You have a huge responsibility to the public as a food company, and an obligation to do the right thing in terms of the wellbeing of the general public. At the end of the day, you can have no stronger relationship than the one with someone whom you ask to trust you to put something in their mouth, or into their child's mouth for that matter. Our commitment to the quality and safety of our products is first rate, and it should be.
But we also have a responsibility as new ideas and concepts come along to rigorously review and test our products to make sure that the consumer actually has a need for it.
Speaking of needs, Nestle has been working to build its reputation as a health and wellness comwpany.
When we talk about ourselves being a nutrition, health and wellness company, it can be in a variety of ways.
Take Nestle health science, for instance. A lot of the work we're doing with health science is not only finding solutions to health problems today, but helping turn them into the mainstream foods of tomorrow.
We give strong portion advice on each of our products to make sure consumers eat the right amount. We have another called nutritional foundations, which are guidelines in terms of sugar content, in terms of salt content. So as we design products, whether it be for adults or for kids, we're always designing them with these nutritional foundations as guidelines. Around the world, people talk about 10 percent of your caloric intake being what some call empty calories or snacking calories or indulgent calories. We work within our guidelines to make sure our driver is not to produce a massively more indulgent product, because ultimately that's not in our interest.
Over the last 18 months, for example, we've taken 10 percent of sodium content out of all of our products.
What are policymakers not doing to protect consumers? And how can companies like Nestle help promote better food policy?
You have to remember that food manufacturing is the number one industry in the U.S. And food quality and safety have never been better than they are today. That said, going forward there will always be questions of public health and nutrition and wellness, and from my perspective, one thing we have to do that we're not doing is helping to fill in the blanks in the debate about nutrition science. One reason there's always a new narrative about a food type or food product that's good for you or bad for you is that there is a general interest in the consumer about whether what they're feeding themselves and their families is good for them. We have to enter into the debate.
So what needs to happen then that isn't currently happening?
We need to bring a diverse group of stakeholders into the room and have a logical, sensible, rational discussion, and then together come out with a recommendation on policy. There are simply too many extremes in the media today, and I think the consumer is generally confused. There needs to be more working together between academia, manufacturers and government regulatory agencies. There needs to be more communication.
Is there a particular food issue that comes to mind?
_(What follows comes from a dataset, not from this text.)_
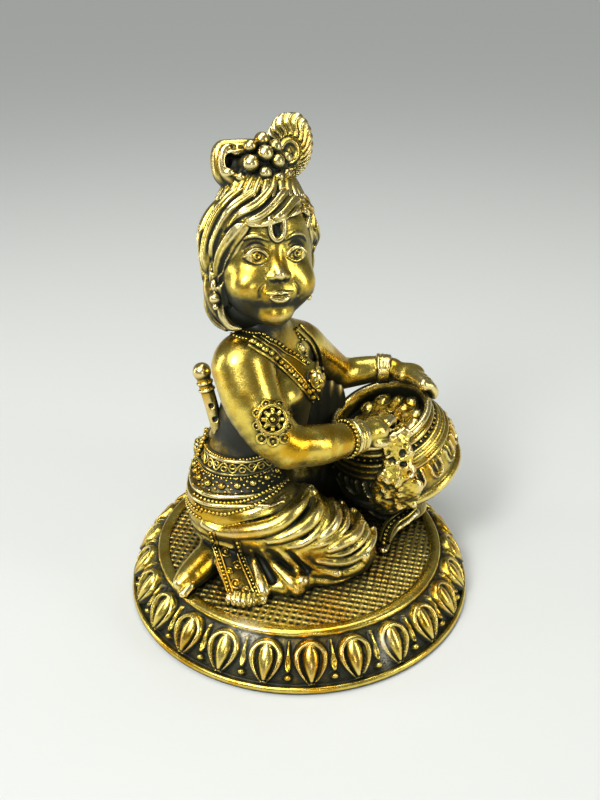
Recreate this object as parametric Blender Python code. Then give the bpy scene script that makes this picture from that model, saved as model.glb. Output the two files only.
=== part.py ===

Sodium is an excellent example. The average American takes in between 3,400 and 3,500 milligrams per day. Now, the World Health Organization recommends closer to 2,000. The Food and Drug Administration recommends 2,400. Recently, there was an academic paper that reasoned 1,500 milligrams is what people should be consuming. What proceeded was a big discussion about whether we should go from our 3,500 milligram intake to 1,500. But there was no way consumers are going to be able to do that. Because in terms of the taste profile, consumers might be able to make that cut over, say, the next fifteen years, but certainly not over the next fifteen months. The conversation then should be about how to achieve incremental goals. And everyone needs to participate. It needs to be holistic. If everyone isn't participating, a consumer will walk into a restaurant that isn't curbing its salt use and say "hey, that's got a lot of flavor," and then shun the products on shelves with healthier portions of salt.
So something like salt regulation could work like, say, price regulation, for competition's sake. Regulating sodium levels helps, on some level, ensure equal playing field.
Is there an arm of Nestle's U.S. business that is struggling amid current health narratives?
The area that's challenged at the moment is the frozen category. The frozen category is not in growth at the current time. We've got to better understand that, because people are especially concerned with convenience and portion size, in terms of controlling the overall diet, and that's at the core of what you get with frozen foods and frozen meals.
Do you think that has anything to do with a growing paranoia about processed foods?
People want to look out for and understand their own health, so that's definitely part of it. But there's also an economic trend where people are looking to get more calories for their money. There are so many positives to frozen foods that the industry isn't currently articulating well enough.
Well, there's a calorie benefit. But also, depending on whom you ask, 40 to 50 percent of food from farm to fork is currently wasted in the U.S. That doesn't happen with frozen food. There's a cost benefit to frozen food, too, since there is no inherent waste. Consumers might want more natural, fresher foods, but there are natural and fresh ways of preserving and freezing foods that aren't properly being articulated at the moment.
So it's a casualty of consumer sentiment at the moment?
Exactly. And we hope to see that sentiment shift over time, but fortunately, save for the frozen category, business is looking quite good at the moment.